Whom and what do you ENVY? Who has envied you? What’s the difference between jealousy and envy? How has ENVY impacted your life?

Barbara Rick, a Peabody & Emmy award-winning filmmaker/journalist based in New York City, and president and founder of Out of The Blue Films, Inc., explored these questions and more in Tuesday’s essay at red Ravine, Cracking Envy (Or How I Learned To Stop Romancing A Deadly Sin).

Now it’s your turn! The Out of The Blue Films “ENVY Contest” at red Ravine has officially launched. This is a call for entries to share your essays, short stories, poems, haiku, watercolors, oils, photographs, and music about envy. One of you will win a new Amazon Kindle. And any and all entries, or excerpts of them, could end up in the groundbreaking documentary on ENVY from Out of The Blue Films, Inc.

Is ENVY the worst of the Deadly Sins?

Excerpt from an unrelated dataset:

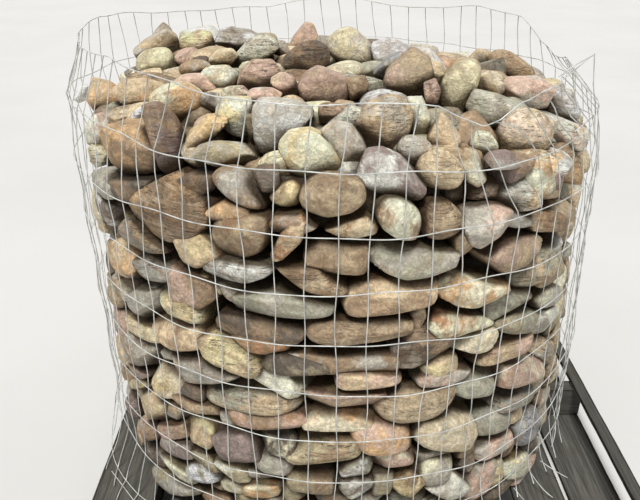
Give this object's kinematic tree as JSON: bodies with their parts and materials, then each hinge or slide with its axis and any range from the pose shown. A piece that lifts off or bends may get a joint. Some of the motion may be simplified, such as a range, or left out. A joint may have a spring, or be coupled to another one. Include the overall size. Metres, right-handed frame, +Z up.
{
  "type": "round gabion basket on a pallet",
  "caption": "Free-standing round gabion: a welded wire mesh cylinder filled with river cobbles, heaped at the top, standing on a timber pallet.",
  "frame": {"origin": "middle of the pallet's footprint, on the ground", "axes": "+Z up, -Y to the front, towards the picture's viewer, +X to the viewer's right, deck boards along Y"},
  "size_m": [1.2389, 1.219, 1.0359],
  "materials": {
    "galvanised_wire": "dull zinc with some rust",
    "river_stone": "water-worn, matt",
    "weathered_timber": "grey, weathered, rough sawn"
  },
  "bodies": {
    "root": {"base_board_left": "weathered_timber", "base_board_middle": "weathered_timber", "base_board_right": "weathered_timber", "cobble_course_1": "river_stone", "cobble_course_2": "river_stone", "cobble_course_3": "river_stone", "cobble_course_4": "river_stone", "cobble_course_5": "river_stone", "cobble_course_6": "river_stone", "cobble_course_7": "river_stone", "cobble_course_8": "river_stone", "crown_stones": "river_stone", "deck_board_1": "weathered_timber", "deck_board_2": "weathered_timber", "deck_board_3": "weathered_timber", "deck_board_4": "weathered_timber", "deck_board_5": "weathered_timber", "deck_board_6": "weathered_timber", "deck_board_lead": "weathered_timber", "deck_edge_strip": "weathered_timber", "heap_course_1": "river_stone", "heap_course_2": "river_stone", "heap_course_3": "river_stone", "mesh_panel_1": "galvanised_wire", "mesh_panel_10": "galvanised_wire", "mesh_panel_2": "galvanised_wire", "mesh_panel_3": "galvanised_wire", "mesh_panel_4": "galvanised_wire", "mesh_panel_5": "galvanised_wire", "mesh_panel_6": "galvanised_wire", "mesh_panel_7": "galvanised_wire", "mesh_panel_8": "galvanised_wire", "mesh_panel_9": "galvanised_wire", "stringer_back": "weathered_timber", "stringer_front": "weathered_timber", "stringer_middle": "weathered_timber"}
  },
  "joints": []
}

How does it look and sound to you? Can you touch, smell or taste envy? To get the juices flowing, you might want to read a bit of history at WRITING TOPIC – THE 7 DEADLY SINS. Then do a few Writing Practices that you can turn into a polished piece. 

Below are the details you’ll need to submit your work. Contest ends at midnight, August 15th, 2009. Don’t miss this opportunity to feature your work in film. Or the chance to win an Amazon Kindle from Out of The Blue!

 
Amazon Kindle (from amazon.com website)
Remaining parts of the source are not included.